Monday, July 13, 2009

THERE IS NO SUPPOT LEFT FOR THE MILITARY COUNCIL

So, the ongoing strategy and tactics of the Commodore – even since the 2000 coup – need to be more clearly and carefully defined so they can be understood. I wonder: is not the slow-motion, carefully crafted strategy of the Military Commander, over this decade, and with his more recent efforts to slow down Fiji’s return to parliamentary democracy, not part of his ongoing determination to weed out the “dangerous leaven” he perceives within the military itself, from officers who are not militaristic, from officers who have not bowed the knee to the military idol and who refuse to do so?
Here’s my “two bob’s worth”. First, try and think about what happened in Fiji in a global context where, more and more, the US has become the dominant peace-keeper around the world. Think of the efforts of President Woodrow Wilson to make the world “safe for Democracy”. Insightful commentary has suggested that this was an attempt to do for the early 20th century what Emperor Constantine the Great did when he made the Roman Empire safe for Christianity many centuries before that.
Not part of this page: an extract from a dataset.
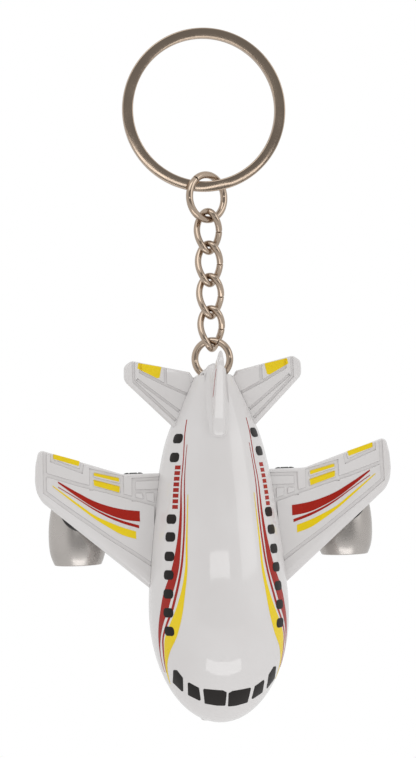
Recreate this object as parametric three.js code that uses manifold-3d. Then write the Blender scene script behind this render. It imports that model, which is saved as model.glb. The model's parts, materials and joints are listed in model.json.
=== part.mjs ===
// A toy airliner on a key chain, hanging nose down from its split ring.
// Millimetres, +Z up. The origin is the point where a hook or a finger holds the split ring.
// The airplane has its own axes inside its group: x forward from the tail end, y to port, z to the fin.
import * as THREE from "three";
import { mergeVertices } from "three/addons/utils/BufferGeometryUtils.js";
import Module from "manifold-3d";

// ---- driving dimensions -------------------------------------------------------------------
const SPLIT_RING = { outer: 15, inner: 13.05, coil: 0.7, space: 0.1 }; // radii, axial size of one coil
const UPPER_RING = { radius: 4.1, wire: 0.66, turn: 33 }; // centre line, wire, degrees about Z
const LOWER_RING = { radius: 3.35, wire: 0.65, turn: -25 };
const LINK = { a: 2.02, b: 3.7, wire: 0.61, twist: 47 }; // half width and half height of the centre line
const LINK_TURNS = [0, 3, 8, 14]; // degrees about Z, top link first
const HANG_GAP = 0.25; // play between wires that hang in each other
const GAP = 0.3; // play between moulded pieces that touch
const WALL = 1.5; // shell thickness
const FIT = 0.1; // radial play of pins and screws

const NOSE_START = 43.4; // where the barrel turns into the elliptical nose
const NOSE_END = 64.1;
const WIDEST = 12.9; // fuselage radius at NOSE_START
const BELLY = 0.93; // lower half's height against its width
const TAIL_RISE = 4; // the tail end sits this far above the fuselage axis
const TAIL_LENGTH = 16; // stretch of the fuselage that sweeps up
const NOSE_DROOP = 1.2;

const DOME = { x: 1.05, size: [2.5, 2.85, 2.3] }; // the round tail end that the eye goes through
const LUG = { x: 0.45, z: 3, hole: 0.95, up: 24, down: 48 }; // eye for the lower jump ring
const WING = { z: -0.1, thick: 2.2 };
const TAILPLANE = { z: 2.9, thick: 1.7 };
const ENGINE = { y: 25.1, z: -7.4, front: 34.4, rear: 20.6, radius: 5.3 };
const PYLON = { x: 24.1, y: 24.5, radius: 3.9 };
const WHEEL = { x: 23.25, y: 14.25, z: -7.4, radius: 5.55, width: 4.2 };
const NOSE_WHEEL = { x: 50.3, z: -10.05, radius: 3.2, width: 3.2 };
const AXLE_RADIUS = 0.8;
const BUTTON = { x: 27.9, radius: 2.8, travel: 0.8, proud: 0.8 };
const SWITCH_FOOT = -2.4; // lower face of the tact switch
const DOOR = { x0: 32.4, x1: 43, y: 6.5, top: -5 };
const CELL = { x: 38.6, z: -4.6, radius: 3.95, thick: 3.6, count: 3 };
const BOARD = { x0: 25, x1: 45.6, y: 6.2, z: 0.4, thick: 0.8 };
const SPEAKER = { x: 17.3, z: -3, radius: 5.5 };
const SCREW = { head: 1.45, headHeight: 1.1, shank: 0.7 };
const SCREW_X = [9.2, 57.2];
const DOOR_SCREW_X = DOOR.x0 + 1.7;

// ---- geometry helpers ---------------------------------------------------------------------
const wasm = await Module();
wasm.setup();
const rad = THREE.MathUtils.degToRad;

// A closed manifold solid from a three.js geometry.
function solid(geometry) {
  const bare = geometry.clone();
  bare.deleteAttribute("normal");
  bare.deleteAttribute("uv");
  const merged = mergeVertices(bare, 1e-4);
  return new wasm.Manifold(new wasm.Mesh({
    numProp: 3,
    vertProperties: new Float32Array(merged.attributes.position.array),
    triVerts: new Uint32Array(merged.index.array),
  }));
}

// A three.js geometry from a manifold solid.
function surface(manifold) {
  const mesh = manifold.getMesh();
  const geometry = new THREE.BufferGeometry();
  geometry.setAttribute("position", new THREE.BufferAttribute(new Float32Array(mesh.vertProperties), 3));
  geometry.setIndex(new THREE.BufferAttribute(new Uint32Array(mesh.triVerts), 1));
  geometry.computeVertexNormals();
  return geometry;
}

// Joins rings of points into one closed skin. A ring of one point is a tip.
function loft(rings) {
  const points = rings.flat();
  const starts = [];
  rings.reduce((start, ring) => {
    starts.push(start);
    return start + ring.length;
  }, 0);
  const faces = [];
  for (let i = 0; i + 1 < rings.length; i += 1) {
    const count = Math.max(rings[i].length, rings[i + 1].length);
    for (let j = 0; j < count; j += 1) {
      const k = (j + 1) % count;
      const [a, b] = rings[i].length === 1 ? [0, 0] : [j, k];
      const [c, d] = rings[i + 1].length === 1 ? [0, 0] : [j, k];
      if (a !== b) faces.push(starts[i] + a, starts[i + 1] + c, starts[i] + b);
      if (c !== d) faces.push(starts[i] + b, starts[i + 1] + c, starts[i + 1] + d);
    }
  }
  const cap = (start, count, flip) => {
    for (let j = 1; j + 1 < count; j += 1) {
      faces.push(start, start + (flip ? j + 1 : j), start + (flip ? j : j + 1));
    }
  };
  cap(starts[0], rings[0].length, false);
  cap(starts[starts.length - 1], rings[rings.length - 1].length, true);
  const geometry = new THREE.BufferGeometry().setFromPoints(points);
  geometry.setIndex(faces);
  geometry.computeVertexNormals();
  return geometry;
}

// A round wire bent along path(t), t from 0 to 1, with its two ends butted a hair apart.
function bentWire(path, wire, steps, sides = 10) {
  const rings = [];
  for (let i = 0; i <= steps; i += 1) {
    const t = 0.004 + (0.992 * i) / steps;
    const centre = path(t);
    const along = path(t + 0.001).sub(path(t - 0.001)).normalize();
    const out = centre.clone().addScaledVector(along, -centre.dot(along)).normalize();
    const side = along.clone().cross(out);
    rings.push(Array.from({ length: sides }, (_, j) => {
      const angle = (2 * Math.PI * j) / sides;
      const point = centre.clone().addScaledVector(out, wire * Math.cos(angle));
      return point.addScaledVector(side, wire * Math.sin(angle));
    }));
  }
  return loft(rings.reverse());
}

const box = (x0, x1, y0, y1, z0, z1) =>
  new THREE.BoxGeometry(x1 - x0, y1 - y0, z1 - z0).translate((x0 + x1) / 2, (y0 + y1) / 2, (z0 + z1) / 2);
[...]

And so, what has been the long-run impact of the American effort to “make the world safe for democracy”, after the Great Depression, the Second World War, the cold war, the collapse of the Soviet Union and the war on terror? The US has increasingly been involved in a process which, by its military might, renders the world susceptible to US-type leadership, if not US type control. Usually American imperialism goes like this – “We are the ones who by our historical calling will prevent any (other) nation from engaging in imperialism.” The US is the world-stage actor which wants to be known as anti-imperialist – and we might say they are the anti-imperialist imperialists.
Under President Bush the US as a nation – with all its power and control – has, more and more, become deeply anxious about itself, about its ability to keep itself safe, about its own ability to promote freedom and democracy, let alone prosperity, let alone make the world a safer place “for ever”. And GWB’s militarism simply brought that anxiety to fever-pitch.
Now, think about the coups in Fiji of December 2006 and Good Friday 2009, and the rationale given for them by the Military Commander, and also by all of his over-anxious apologists wherever they have been found. What have they been saying? What have they suggested the coups have been about? These coups are allegedly about making Fiji safe for all Fijian citizens, (the coup to end all coups etc etc) but, from this distance, it seems quite obvious that this has been a massive and repeated failure which simply winds up the military’s own levels of anxiety and paranoia. This creates further hardship for all of Fiji’s peoples. It is nothing less than a series of repeated attempts to find a safe path for the nation to take in order to make Fiji safe for Fiji’s military! That’s my suspicion about these last two coups – making Fiji safe for Fiji’s military.
The arguments, when they have been given, have been little more than poor attempts to suggest that Fiji cannot be a safe place for democracy until Fiji is a safe place for the Fiji Military (and thus any laudable search to reform the military gets taken up within the military by those who want to make the military a safe haven for all those who have engaged in treason and justified the recent and previous coups).
Clearly Fiji’s own emergent parliamentary democracy was viewed as a massive threat to Fiji’s own military and especially to those who nurture a desire to maintain a militaristic faith at the heart of the republic’s life.
But not all soldiers are militarists. Not all soldiers worship the military idol. And, it would seem, that those soldiers are precisely the ones who have long threatened the militaristic regime and its pretensions. Are they not the “enemy within” to the ruling junta? So we note that the Military Commander, by continuing down this path, to ensure his own safety under his version of militarism, has actually changed this institution into something else, something at odds with its founding mandate. Hitherto the RFMF has given Fiji reason to be proud of its place among the nations; but that is well and truly in the balance. The question is: when will those who reject the worship of the military idol within the RFMF, among the Chiefs, and in the Methodist Church and other political parties, stand up and together refuse to bow?